Definitely UML. It remains being the industry standard - tons of UML data available, manifold tools, students learn it. While OWL is conceptually nice in its minimality of core concepts it is not at the right granularity for humans to maintain overview. Additionally, switching to OWL would constitute a major effort - we would need to live with two representations, one for legacy and one for new models. And until everybody is up to speed, spec work gets seriously delayed. The resource of voluntary hours of all the OGC idealists should be handled with extreme care. PS: on the Einstein quote, you surely will notice that he was talking to Theoretical Physicists, not to industry nor society at large :)

cportele commented 6 years ago

I do not understand the implicit "either UML or OWL" in the question. Both are capable of capturing knowledge. Why not allow the use of UML and/or OWL (and/or SKOS or similar) depending on what works best depending on the context? I think this is the current practice in OGC and I do not see why this has to change?

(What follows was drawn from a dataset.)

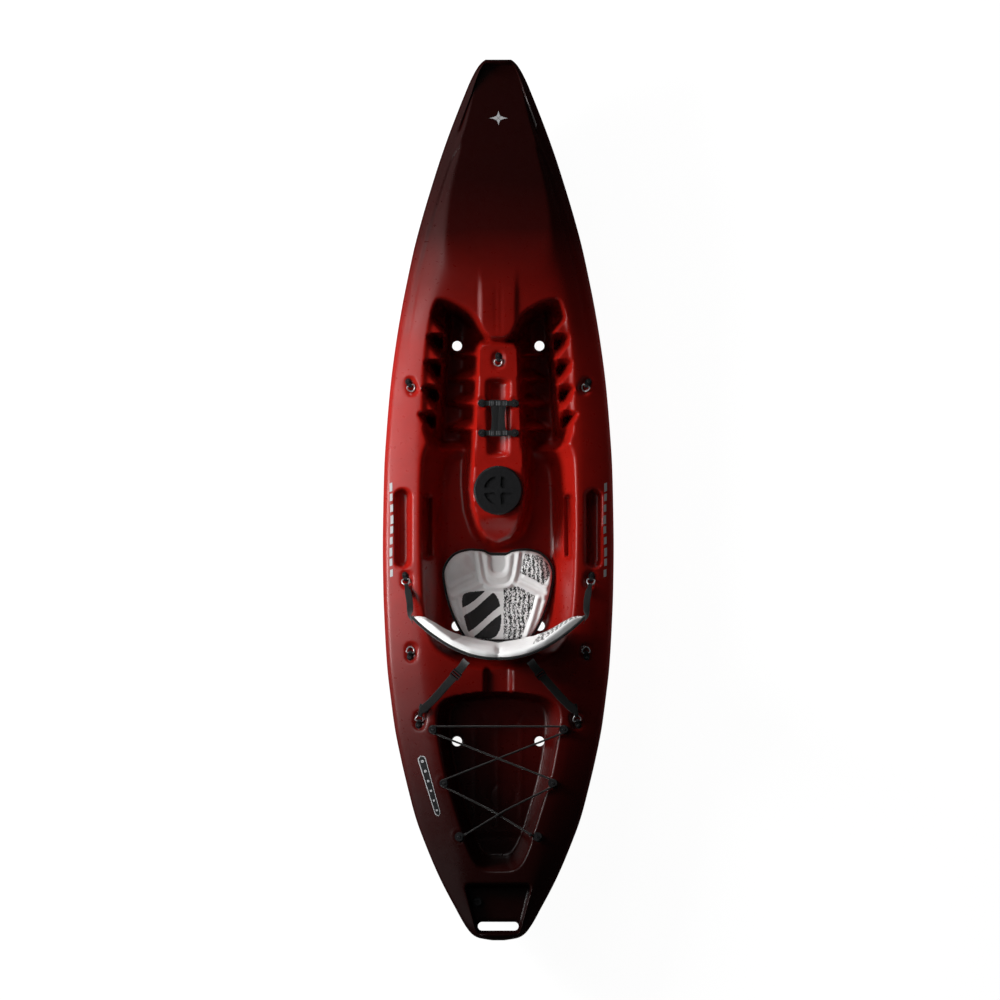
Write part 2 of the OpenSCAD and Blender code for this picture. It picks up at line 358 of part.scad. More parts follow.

PeterParslow commented 4 years ago

Perhaps the real question is what is the best modelling / knowledge representation language to use in the 'open world' paradigm e.g. semi-structured data stores (where every 'feature instance' can have its own schema). As John says, these require a taxonomy. It seems to me that SKOS & OWL sit more at the "XSD" level: machine readable artefacts good for processing / checking data against a taxonomy (to the extent that the open world paradigm allows!) - but not as good as UML class diagrams for conveying that to humans. (And not that many humans like UML class diagrams either).

This is the challenge I see in Features & Geometries Part 1, and I think it needs wider discussion than "just" the Simple Features SWG.

But like Clemens & Thomas, I don't see a reason for a general change of approach.

I would pose a different question: "what is OGC's chosen conceptual modelling approach for non-relational data structures?" or some variant on that.